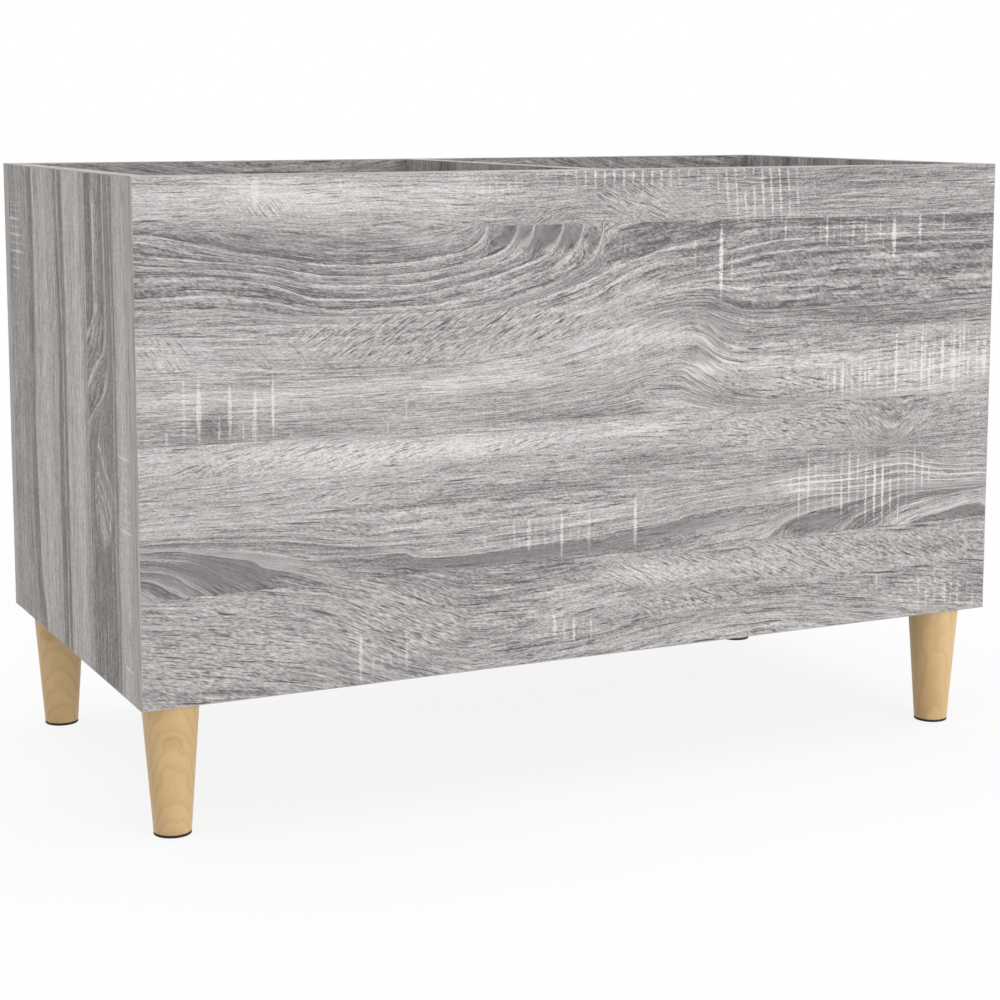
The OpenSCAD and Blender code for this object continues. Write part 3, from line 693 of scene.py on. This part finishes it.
# Saw marks: how ragged a stroke's edge and ends are, how far it reaches past them, how much of its
# width is full, how uneven a comb and a stroke's tone are, and where a comb's teeth and wear fade
SAW_RAGGED = 1.6
SAW_ENDS = 12.0
SAW_REACH = 1.15
SAW_CORE = 0.5
SAW_UNEVEN = 0.3
SAW_FLECKS = 2.0
COMB_TOOTH = (0.2, 0.02)
COMB_WEAR = (0.32, 0.5)


def grain_level(sheet, x, d, stave):
    """How far across the unbent stave a place lies, so that grain drawn along it bends with the lines."""
    share_x = x / SHEET_LENGTH
    share_d = (d - LINE_LOW) / LINE_SPAN
    drawn = []
    for places in stave["lines"].values():
        line = [(px / SHEET_LENGTH, (pd - LINE_LOW) / LINE_SPAN) for px, pd in places.items()]
        drawn.append(sheet.node("ShaderNodeFloatCurve", {"line": line}, {"Factor": 1.0, "Value": share_x}))
    levels = list(stave["lines"])
    grain = levels[0]
    for above, below, first, second in zip(drawn, drawn[1:], levels, levels[1:]):
        grain = sheet.ramp(share_d, above, below, 0.0, second - first, kind="LINEAR") + grain
    return grain


def band_tone(sheet, level, bands):
    """Light and dark bands, by their level across a stave."""
    first, last = min(bands), max(bands)
    stops = [((place - first) / (last - first), (1, 1, 1, tone)) for place, tone in bands.items()]
    share = sheet.ramp(level, first, last, kind="LINEAR")
    return sheet.node("ShaderNodeValToRGB", {"stops": stops}, {0: share}, "Alpha")


def inside_patch(sheet, x, d, patch):
    """1 inside an ellipse (centre, centre, half length, half height), and 0 outside it."""
    return sheet.ramp(sheet.patch(sheet.join(x, d), patch + (1.0,)), *NEST_FADE)


def crests(sheet, x, d, shade, drawn):
    """Curled grain over a patch: nested crests that point back along the stave."""
    ridge, slope, sway, patch, bands = drawn
    sways = sheet.ripple(sheet.join(x, d), (26, 13, 1), (0, 0, 6))
    curled = band_tone(sheet, x - abs(d - ridge) * slope + sways * sway, bands)
    return ((curled - MIDDLE_TONE) * BAND_DEPTH - shade) * inside_patch(sheet, x, d, patch) + shade


def within(sheet, x, span):
    """1 in the middle of a span of x, and falling smoothly to 0 at its ends."""
    middle, half = (span[0] + span[1]) / 2, (span[1] - span[0]) / 2
    return sheet.ramp(abs(x - middle), half, half * 0.5)


def shadow(sheet, x, level, cast):
    """Darkening that starts hard at a level and fades below it, over a span of x."""
    edge, reach, span, amount = cast
    return sheet.ramp(level, edge, edge + reach, amount, 0.0) * (level > edge) * within(sheet, x, span)


def group(name, takes, gives):
    """A new node group of number sockets: its tree, its nodes and the sockets that it takes."""
    tree = bpy.data.node_groups.new(name, "ShaderNodeTree")
    for side, titles in (("INPUT", takes), ("OUTPUT", gives)):
        for title in titles:
            tree.interface.new_socket(name=title, in_out=side, socket_type="NodeSocketFloat")
    nodes = Nodes(tree)
    return tree, nodes, nodes.outputs(nodes.node("NodeGroupInput", {}, {}, takes[0]))[:len(takes)]


def stave_print(name, stave):
    """One stave by itself: the level that its fine grain follows, and its broad light and shade."""
    tree, sheet, (x, d) = group(name, ["x", "d"], ["fine", "shade"])
    level = grain_level(sheet, x, d, stave)
    bands = band_tone(sheet, level, stave["bands"])
    if "later_bands" in stave:
        (start, end), later = stave["later_bands"]
        bands = (band_tone(sheet, level, later) - bands) * sheet.ramp(x, start, end) + bands
    if "nested_bands" in stave:
        patch, nested = stave["nested_bands"]
        bands = (band_tone(sheet, level, nested) - bands) * inside_patch(sheet, x, d, patch) + bands
    shade = (bands - MIDDLE_TONE) * stave.get("depth", BAND_DEPTH)
    for cast in stave.get("shadows", []):
        shade = shadow(sheet, x, level, cast) + shade
    shade = sheet.patches(sheet.join(x, d), stave["tones"], shade)
    if "crests" in stave:
        shade = crests(sheet, x, d, shade, stave["crests"])
    # Where the lines lie far apart, the fine grain is drawn closer, by more levels between two of them
    fine = level
    for first, last, more in stave.get("spreads", []):
        fine = sheet.ramp(level, first, last, 0.0, more, kind="LINEAR") + fine
    sheet.node("NodeGroupOutput", {}, {"fine": fine, "shade": shade})
    return tree


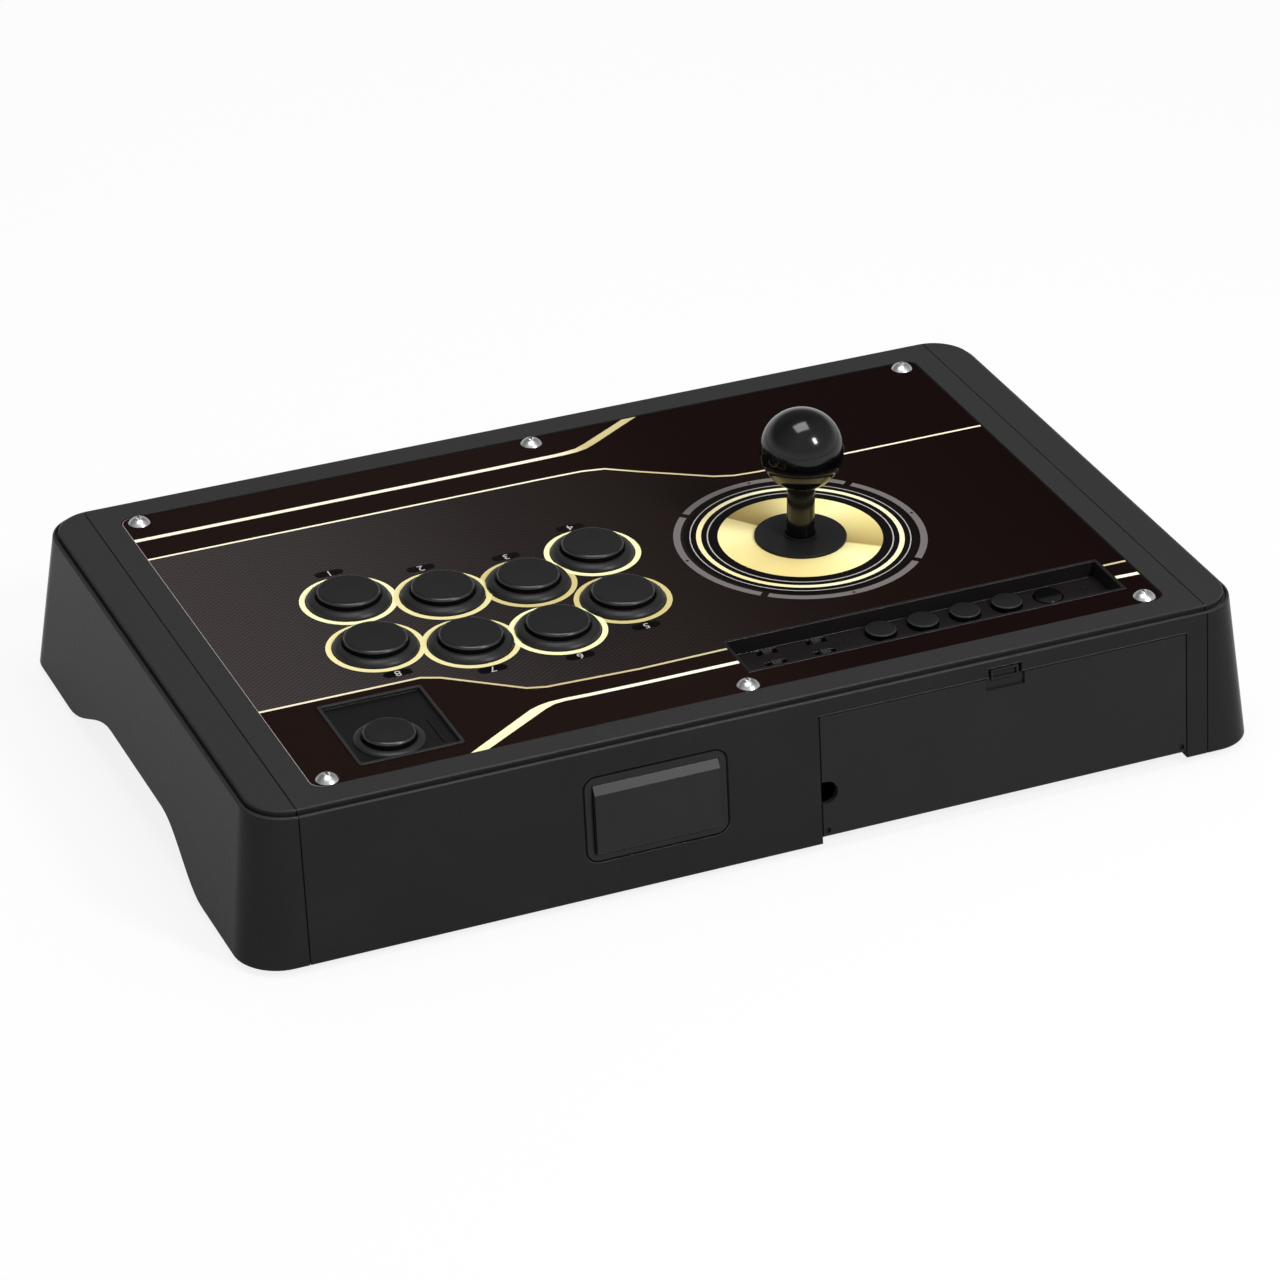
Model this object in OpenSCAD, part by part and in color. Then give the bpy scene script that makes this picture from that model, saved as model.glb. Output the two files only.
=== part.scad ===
// Arcade fight stick: a drafted three-piece casing with a printed steel panel,
// push buttons, a ball lever, a sunk control tray, a touch pad and a cord compartment.
// +X is the player's right, +Y is the rear, and the feet stand on Z = 0.

/* [Casing] */
// Overall width at the lower edge
body_w = 430; // [400:1:470]
// Overall depth at the lower edge
body_d = 271; // [262:1:300]
// Height of the casing from its lower edge to its top
body_h = 63; // [60:1:72]
// Inward lean of the outer walls, from the lower edge to the step
body_draft = 7; // [4:0.5:9]
// Plan radius of the four upright corners
corner_r = 18; // [15:0.5:24]
// Wall thickness of the mouldings
wall_t = 3; // [2.4:0.2:3.4]
// Drop of the step that runs round the top
step_drop = 1.9; // [1.4:0.1:2.6]
// Width of a side cheek at the lower edge
cheek_w = 24.2; // [20:0.2:25]
// Gap at the seam between casing and cheek
seam_gap = 0.3; // [0.2:0.05:0.5]
// Length of the hand arch under each cheek
arch_l = 162; // [120:1:180]
// Height of the hand arch
arch_h = 16.2; // [10:0.2:22]
// Length of the rounded run at each end of the arch
arch_run = 50; // [35:1:55]

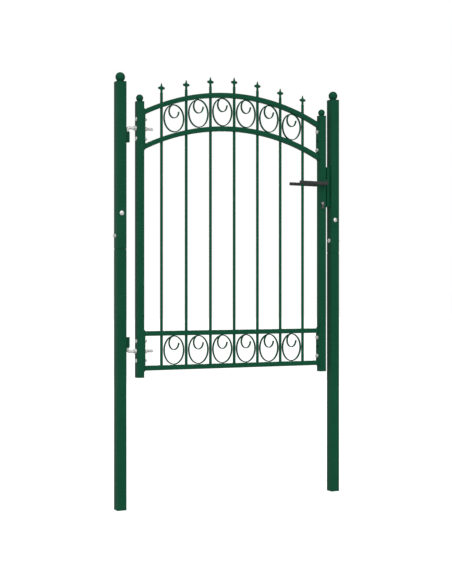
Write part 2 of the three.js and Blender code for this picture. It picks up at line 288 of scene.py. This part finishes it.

- - - - - - -

## The task
Return every line in the listing that contains the word "picture".

## Task result
Model this object in OpenSCAD, part by part and in color. Then give the bpy scene script that makes this picture from that model, saved as model.glb. Output the two files only.
Write part 2 of the three.js and Blender code for this picture. It picks up at line 288 of scene.py. This part finishes it.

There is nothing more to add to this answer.